Each record below should be repeated precisely as written.

## BEGIN

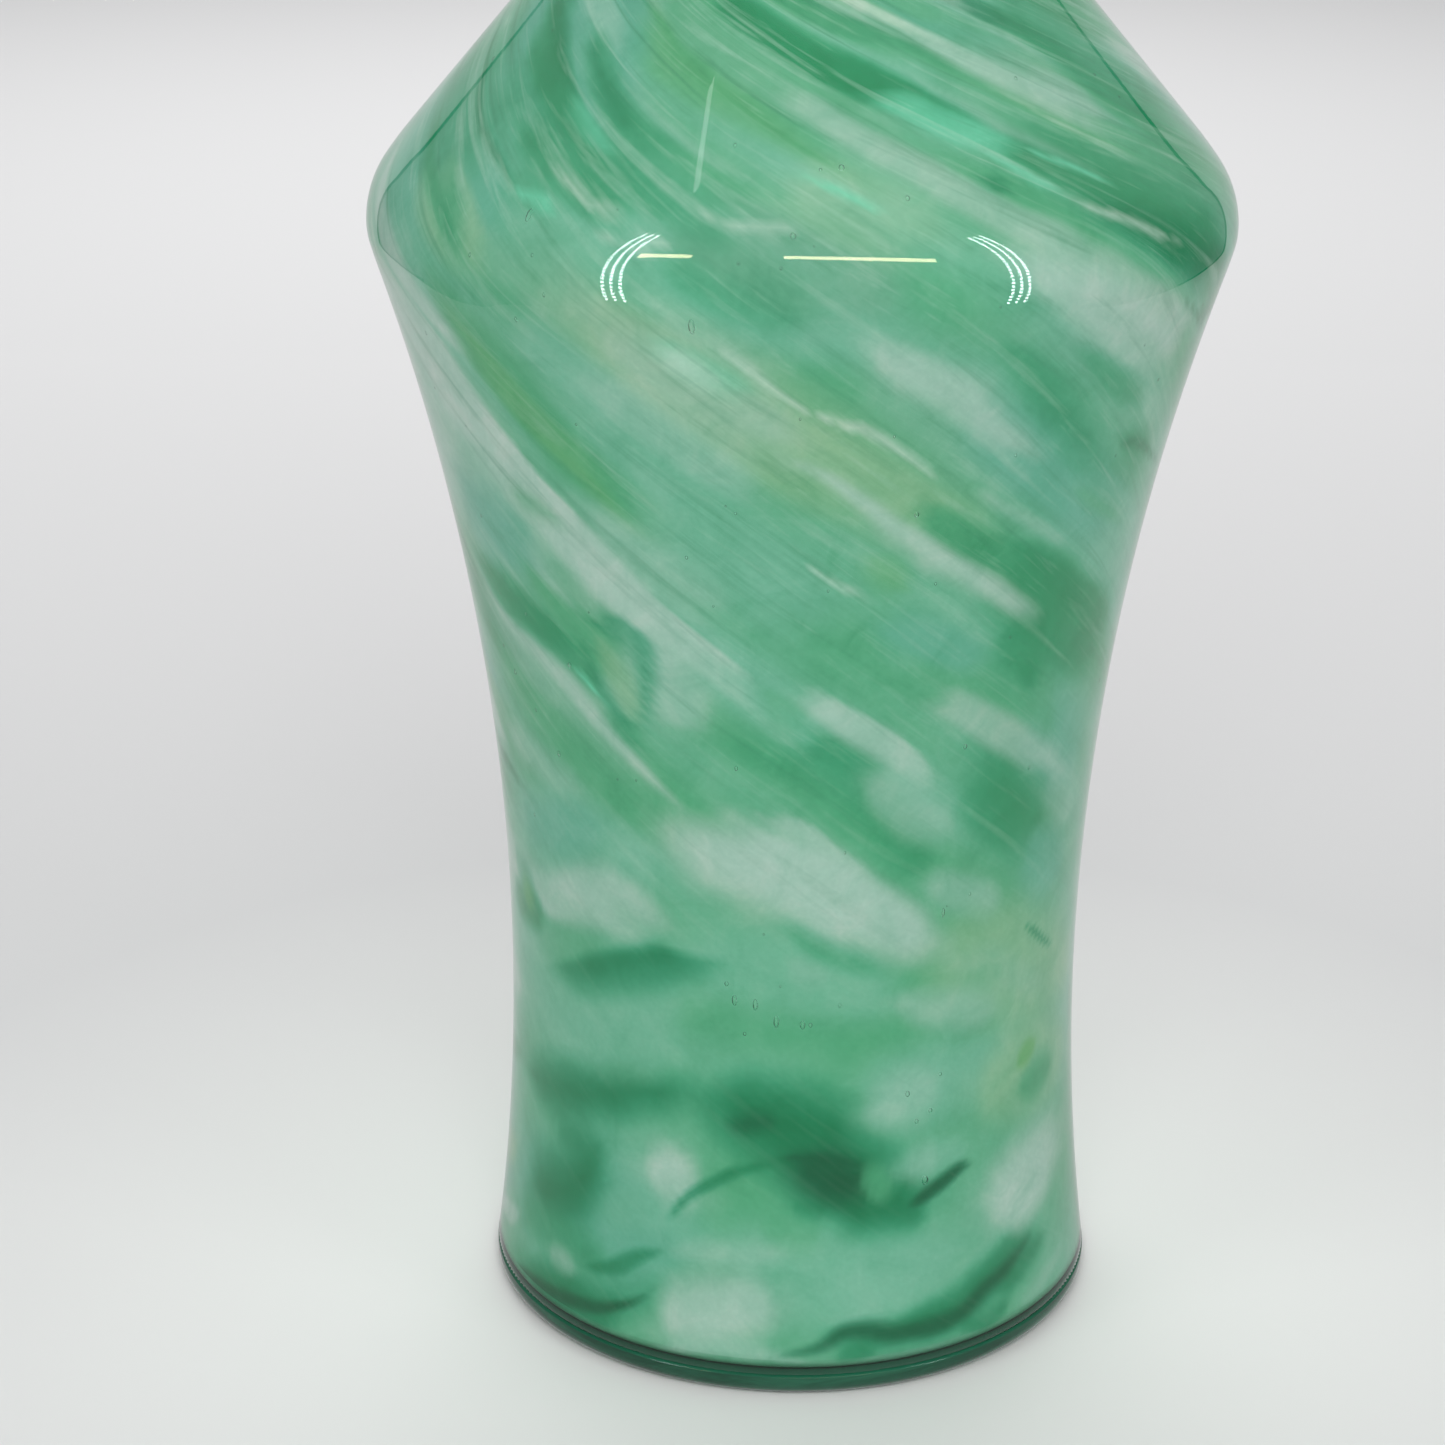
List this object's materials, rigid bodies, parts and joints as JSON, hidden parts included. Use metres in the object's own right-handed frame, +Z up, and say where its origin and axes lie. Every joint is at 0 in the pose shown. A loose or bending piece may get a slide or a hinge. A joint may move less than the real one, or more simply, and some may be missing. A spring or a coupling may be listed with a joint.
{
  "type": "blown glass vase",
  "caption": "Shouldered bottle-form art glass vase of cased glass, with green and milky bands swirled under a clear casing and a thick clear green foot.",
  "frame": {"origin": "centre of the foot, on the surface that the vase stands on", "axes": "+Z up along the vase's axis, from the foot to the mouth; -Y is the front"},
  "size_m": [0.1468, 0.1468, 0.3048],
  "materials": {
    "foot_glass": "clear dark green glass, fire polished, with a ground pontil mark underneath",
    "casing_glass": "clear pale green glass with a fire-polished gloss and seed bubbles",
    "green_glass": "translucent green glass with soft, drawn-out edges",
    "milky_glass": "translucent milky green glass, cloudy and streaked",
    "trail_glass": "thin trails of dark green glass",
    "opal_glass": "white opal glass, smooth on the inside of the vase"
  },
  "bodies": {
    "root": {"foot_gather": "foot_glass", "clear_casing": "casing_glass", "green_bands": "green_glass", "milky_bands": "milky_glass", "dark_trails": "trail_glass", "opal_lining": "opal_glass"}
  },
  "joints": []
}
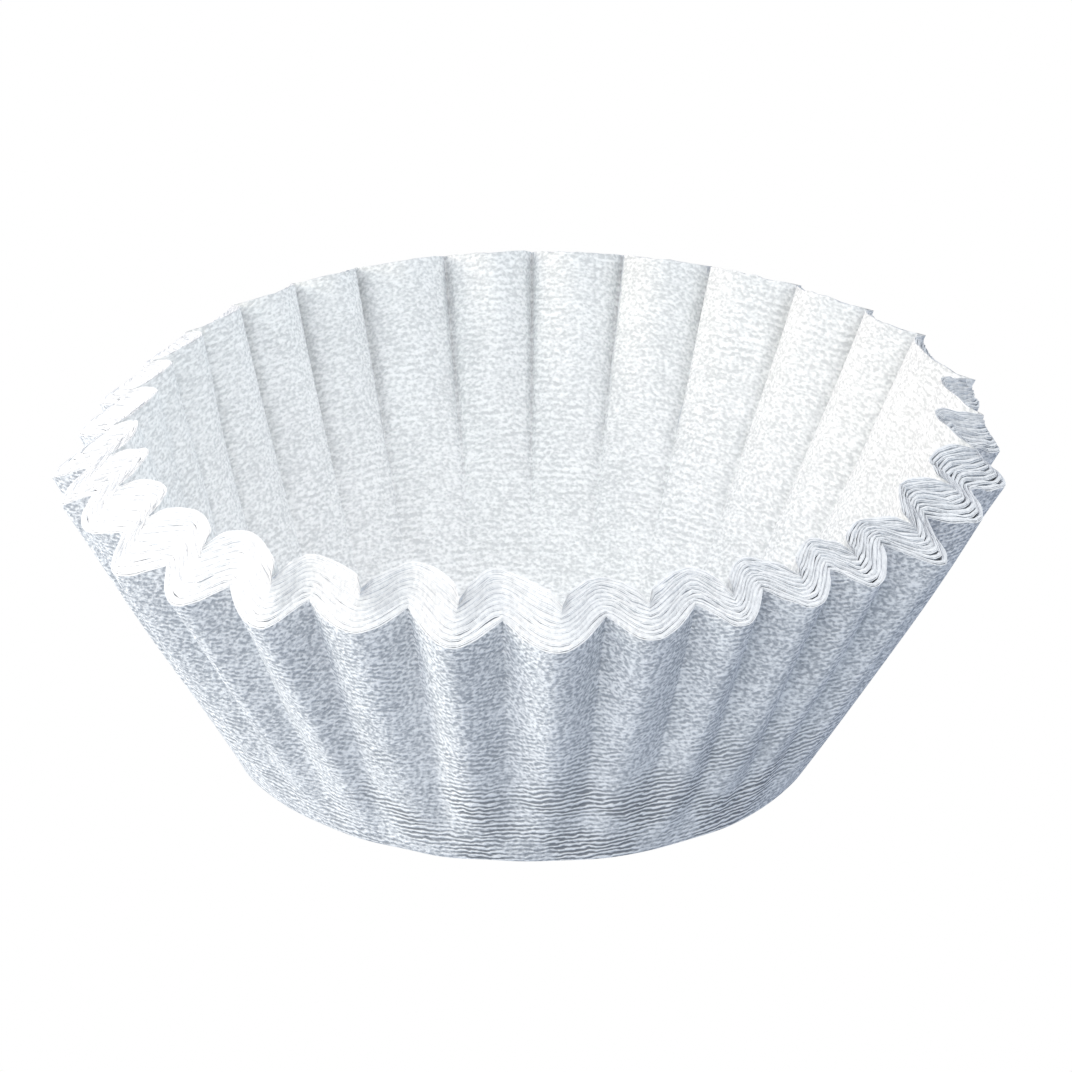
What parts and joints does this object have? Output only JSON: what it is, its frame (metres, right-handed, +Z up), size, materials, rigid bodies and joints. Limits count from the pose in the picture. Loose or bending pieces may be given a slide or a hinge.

## END

▶ **SOLUTION**
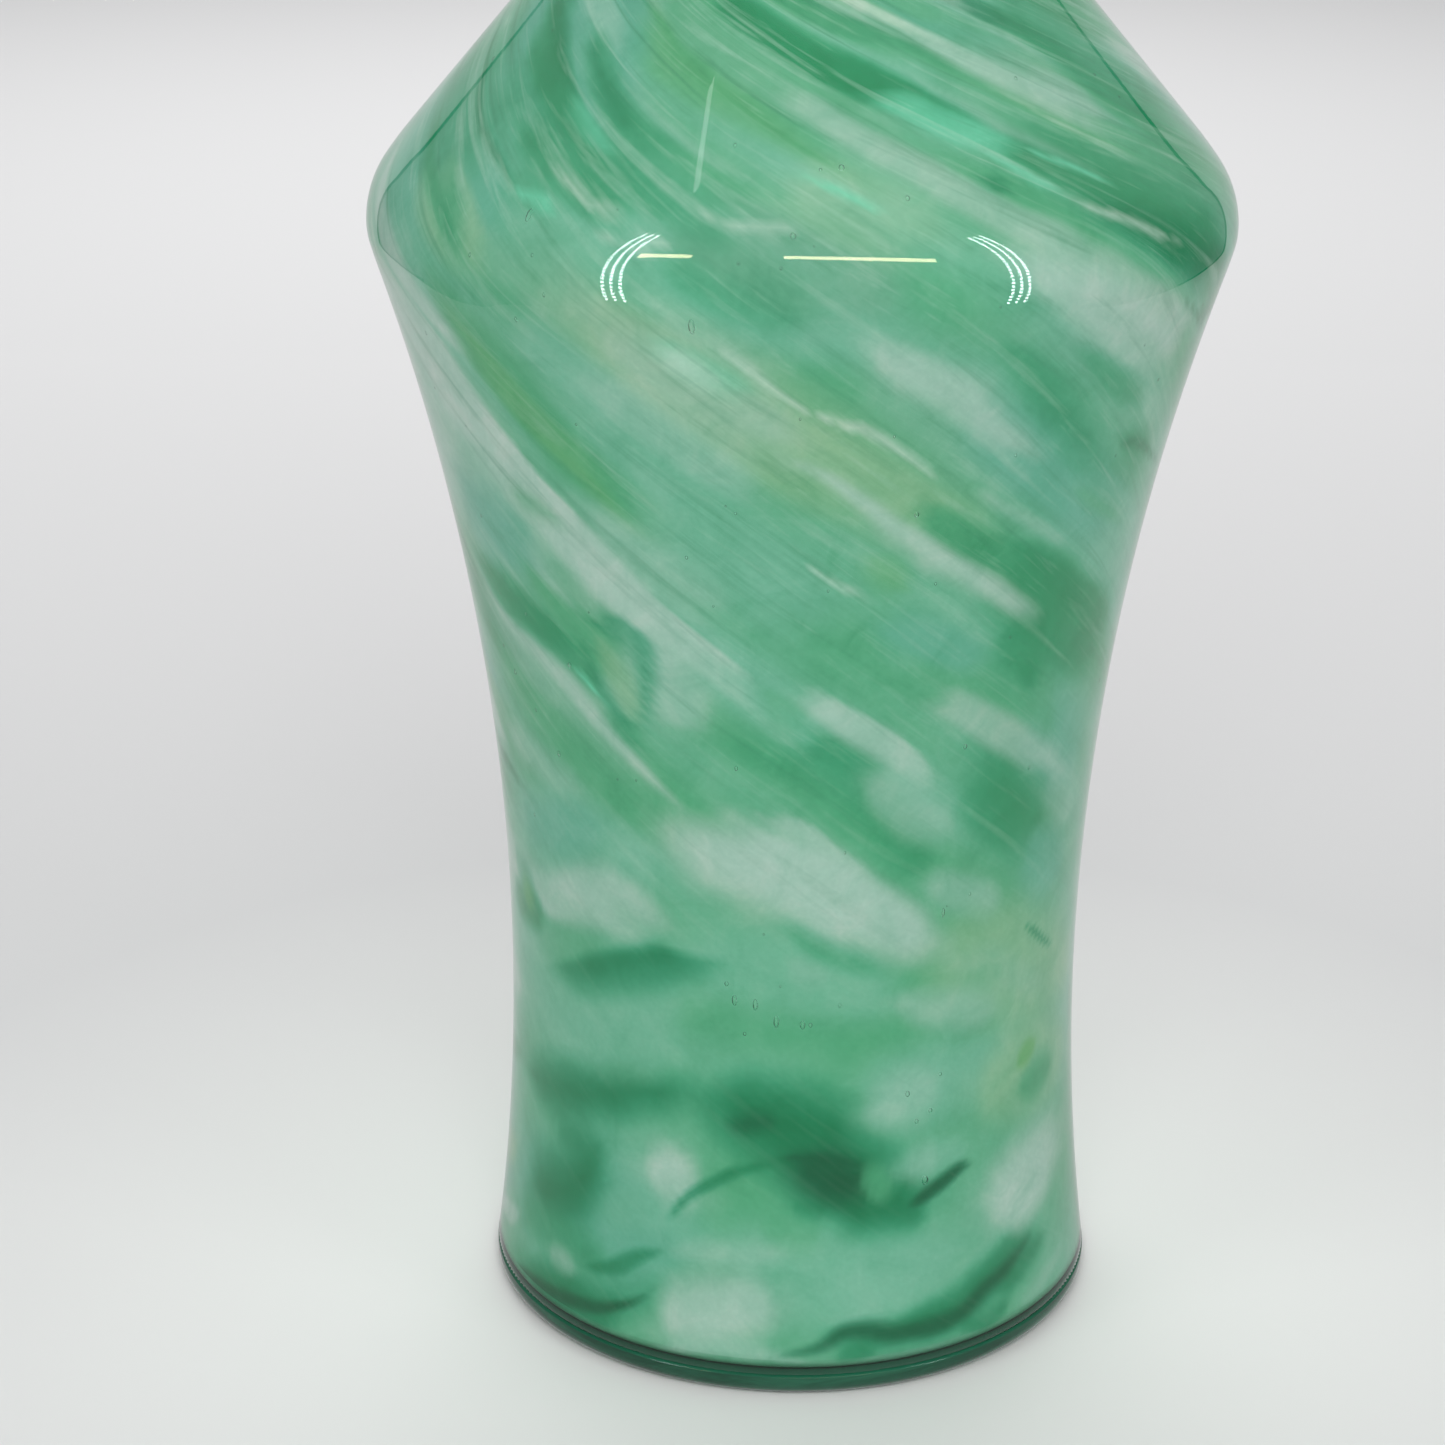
List this object's materials, rigid bodies, parts and joints as JSON, hidden parts included. Use metres in the object's own right-handed frame, +Z up, and say where its origin and axes lie. Every joint is at 0 in the pose shown. A loose or bending piece may get a slide or a hinge. A joint may move less than the real one, or more simply, and some may be missing. A spring or a coupling may be listed with a joint.
{
  "type": "blown glass vase",
  "caption": "Shouldered bottle-form art glass vase of cased glass, with green and milky bands swirled under a clear casing and a thick clear green foot.",
  "frame": {"origin": "centre of the foot, on the surface that the vase stands on", "axes": "+Z up along the vase's axis, from the foot to the mouth; -Y is the front"},
  "size_m": [0.1468, 0.1468, 0.3048],
  "materials": {
    "foot_glass": "clear dark green glass, fire polished, with a ground pontil mark underneath",
    "casing_glass": "clear pale green glass with a fire-polished gloss and seed bubbles",
    "green_glass": "translucent green glass with soft, drawn-out edges",
    "milky_glass": "translucent milky green glass, cloudy and streaked",
    "trail_glass": "thin trails of dark green glass",
    "opal_glass": "white opal glass, smooth on the inside of the vase"
  },
  "bodies": {
    "root": {"foot_gather": "foot_glass", "clear_casing": "casing_glass", "green_bands": "green_glass", "milky_bands": "milky_glass", "dark_trails": "trail_glass", "opal_lining": "opal_glass"}
  },
  "joints": []
}
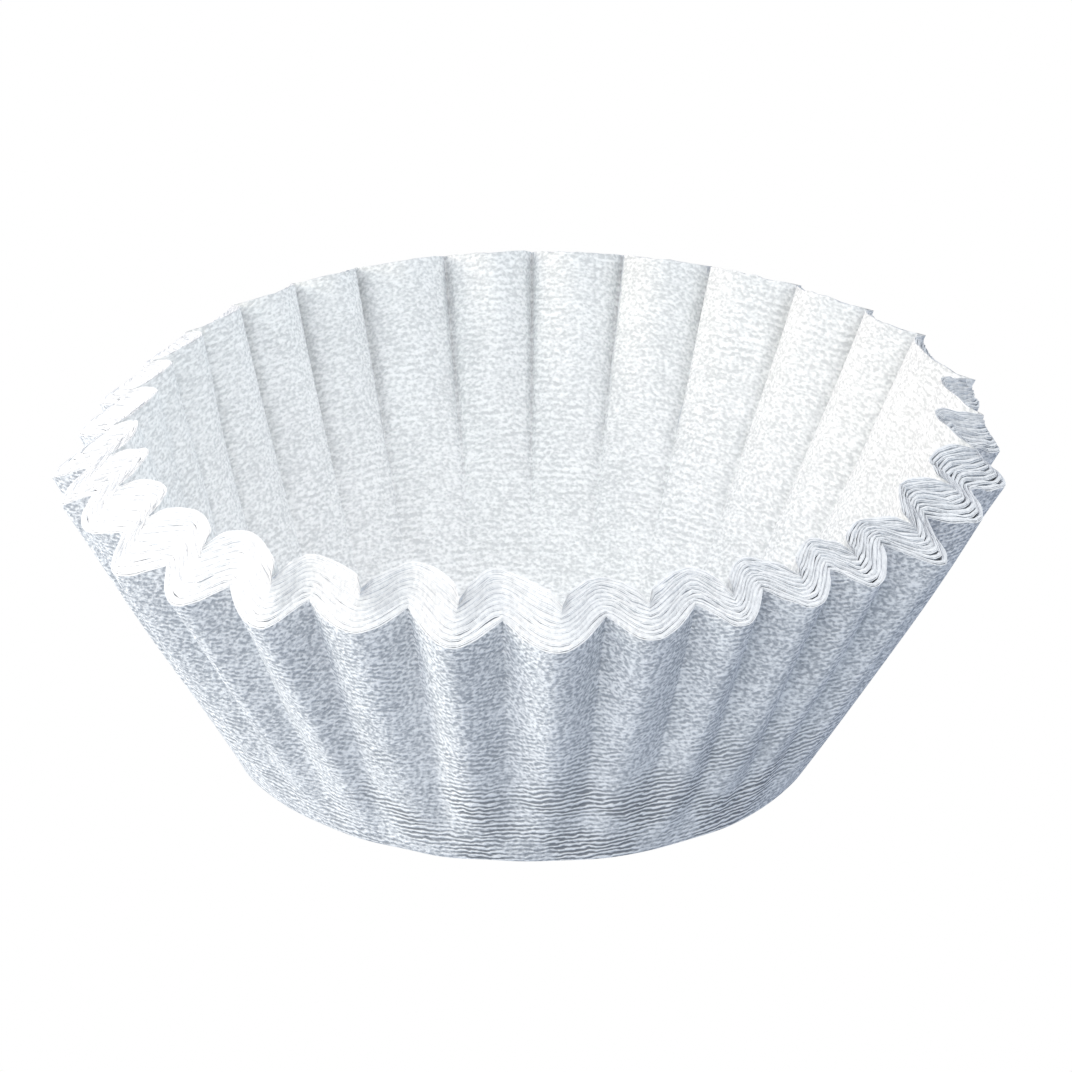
What parts and joints does this object have? Output only JSON: what it is, its frame (metres, right-handed, +Z up), size, materials, rigid bodies and joints. Limits count from the pose in the picture. Loose or bending pieces may be given a slide or a hinge.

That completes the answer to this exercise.